Four years ago, after the Yankees were embarrassed in the wild-card game at Fenway Park in a season in which they were the favorite to win the AL and instead finished third in their division and fifth in the AL, I wrote Yankees Need Organizational Change This Offseason. The big change was trading for Josh Donaldson for which the Yankees paid $51.5 million for a .678 OPS in 165 regular-season games and a .540 OPS in nine postseason games, and the ill-fated decision to acquire Isiah Kiner-Falefa to play shortstop. Following that wild-card game loss, Boone oddly talked about how “the league has closed the gap” on the Yankees. It was a confusing comment normally reserved to compare emerging teams to a recent champion, not a team at the time hadn’t won a championship in 13 years and now hasn’t won one in 16 years. It’s that kind of entitled lack of awareness by a manager who has never won anything and an organization that hasn’t won anything since the first year of the new Stadium that is disturbing.

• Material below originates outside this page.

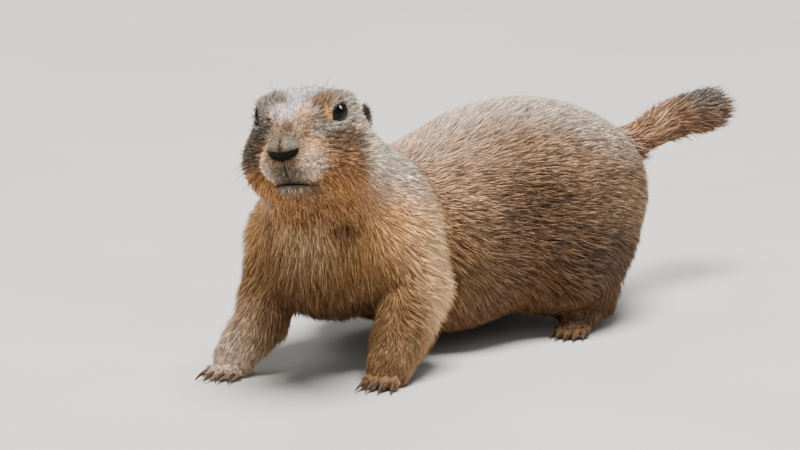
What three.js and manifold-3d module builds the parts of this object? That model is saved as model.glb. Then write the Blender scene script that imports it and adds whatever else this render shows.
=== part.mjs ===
// A black-tailed prairie dog at life size, standing on all fours with its head turned to its left.
// Millimetres, Z up. The trunk lies along X with the head towards -X, so its left side faces -Y.
// Flesh and short coat are one soft blend of eggs and tapered limbs, cut into named parts
// with thin gaps. Lids, lips, toes, claws and the locks of the tail are lofts fused to their part.

import * as THREE from "three";
import { LoftGeometry } from "three/addons/geometries/LoftGeometry.js";
import { mergeVertices } from "three/addons/utils/BufferGeometryUtils.js";
import Module from "manifold-3d";

const wasm = await Module();
wasm.setup();

// Driving dimensions
const GAP = 0.3; // left between neighbouring parts
const FRAME_SHIFT = [-32.5, 12, 0]; // puts the middle of the footprint at the origin
const BODY_GRID = 9.5; // size of the facets on the trunk
const LIMB_GRID = 6.5;
const HEAD_GRID = { step: 2.44, growth: 0.048, focus: [24, 0, -19] }; // finest at the muzzle
const PAW_GRID = 3.6;

const rad = THREE.MathUtils.degToRad;

// A posture is a place with a forward, a left and an up direction. At yaw 0 forward is -X;
// yaw turns it to the animal's left, pitch lifts it, and roll leans the crown to its right.
function posture({ at, yaw = 0, pitch = 0, roll = 0 }) {
  const turn = rad(yaw);
  const lift = rad(pitch);
  const lean = rad(roll);
  const forward = new THREE.Vector3(
    -Math.cos(turn) * Math.cos(lift),
    -Math.sin(turn) * Math.cos(lift),
    Math.sin(lift),
  );
  const level = new THREE.Vector3(Math.sin(turn), -Math.cos(turn), 0);
  const upright = new THREE.Vector3().crossVectors(forward, level);
  const left = level.clone().multiplyScalar(Math.cos(lean)).addScaledVector(upright, Math.sin(lean));
  const up = upright.clone().multiplyScalar(Math.cos(lean)).addScaledVector(level, -Math.sin(lean));
  const matrix = new THREE.Matrix4().makeBasis(forward, left, up).setPosition(...at);
  return { matrix, inverse: matrix.clone().invert(), forward, left, up };
}

const place = (frame, [f, s, u]) => new THREE.Vector3(f, s, u).applyMatrix4(frame.matrix);

const rump = posture({ at: [70, -12, 0], yaw: -9 });
const loin = posture({ at: [20, -5, 0], yaw: -2 });
const chest = posture({ at: [-48, -11, 0], yaw: 16 });
const head = posture({ at: [-110.4, -41.7, 119], yaw: 24.5, pitch: 9, roll: 6 });
const world = { matrix: new THREE.Matrix4(), inverse: new THREE.Matrix4() };

// Fields: functions of x, y, z that are below zero inside a shape and grow with distance from it

function egg(frame, at, radii, { yaw = 0, pitch = 0 } = {}) {
  const own = posture({ at: [0, 0, 0], yaw: -yaw, pitch });
  const turned = new THREE.Matrix4().makeBasis(
    new THREE.Vector3(-own.forward.x, own.forward.y, own.forward.z),
    new THREE.Vector3(-own.left.x, -own.left.y, own.left.z),
    new THREE.Vector3(-own.up.x, own.up.y, own.up.z),
  );
  const e = frame.matrix
    .clone()
    .multiply(new THREE.Matrix4().makeTranslation(...at))
    .multiply(turned)
    .invert().elements;
  const [a, b, c] = radii;
  return (x, y, z) => {
    const p = (e[0] * x + e[4] * y + e[8] * z + e[12]) / a;
    const q = (e[1] * x + e[5] * y + e[9] * z + e[13]) / b;
    const r = (e[2] * x + e[6] * y + e[10] * z + e[14]) / c;
    const level = Math.sqrt(p * p + q * q + r * r);
    const slope = Math.sqrt((p / a) ** 2 + (q / b) ** 2 + (r / c) ** 2);
    return slope < 1e-9 ? -Math.min(a, b, c) : (level * (level - 1)) / slope;
  };
}

// A limb is a chain of tapered capsules through stations [forward, left, up, radius].
function limb(frame, stations) {
  const joints = stations.map(([f, s, u, radius]) => ({ ...place(frame, [f, s, u]), radius }));
  const bones = joints.slice(1).map((b, i) => {
    const a = joints[i];
    const along = [b.x - a.x, b.y - a.y, b.z - a.z];
    return { a, along, length2: along[0] ** 2 + along[1] ** 2 + along[2] ** 2, grow: b.radius - a.radius };
  });
  return (x, y, z) => {
    let nearest = Infinity;
    for (const { a, along, length2, grow } of bones) {
      const px = x - a.x;
      const py = y - a.y;
      const pz = z - a.z;
      const dot = (px * along[0] + py * along[1] + pz * along[2]) / length2;
      const t = Math.min(1, Math.max(0, dot));
      const gap = Math.hypot(px - t * along[0], py - t * along[1], pz - t * along[2]);
      nearest = Math.min(nearest, gap - a.radius - t * grow);
    }
    return nearest;
  };
}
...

When Cashman gave up on Sonny Gray after 2018 and traded him, he said, “I don’t feel like we can go through the same exercise and expect different results,” and yet, the Yankees continue to go through the same exercise every season during this era. Same manager, same type of players, and sure enough, same season-end result. The Yankees believe next year luck will be on their side in the postseason and they will finally overcome the odds of the crapshoot they have considered the postseason to be ever since they stopped winning it.

I fully expect the Yankees to “run it back” (as Aaron Judge mentioned he would like to do after Game 4) in 2026 with close to the same roster, the same failed organizational philosophies and certainly the same manager. And I fully expect another early postseason exit a year from now.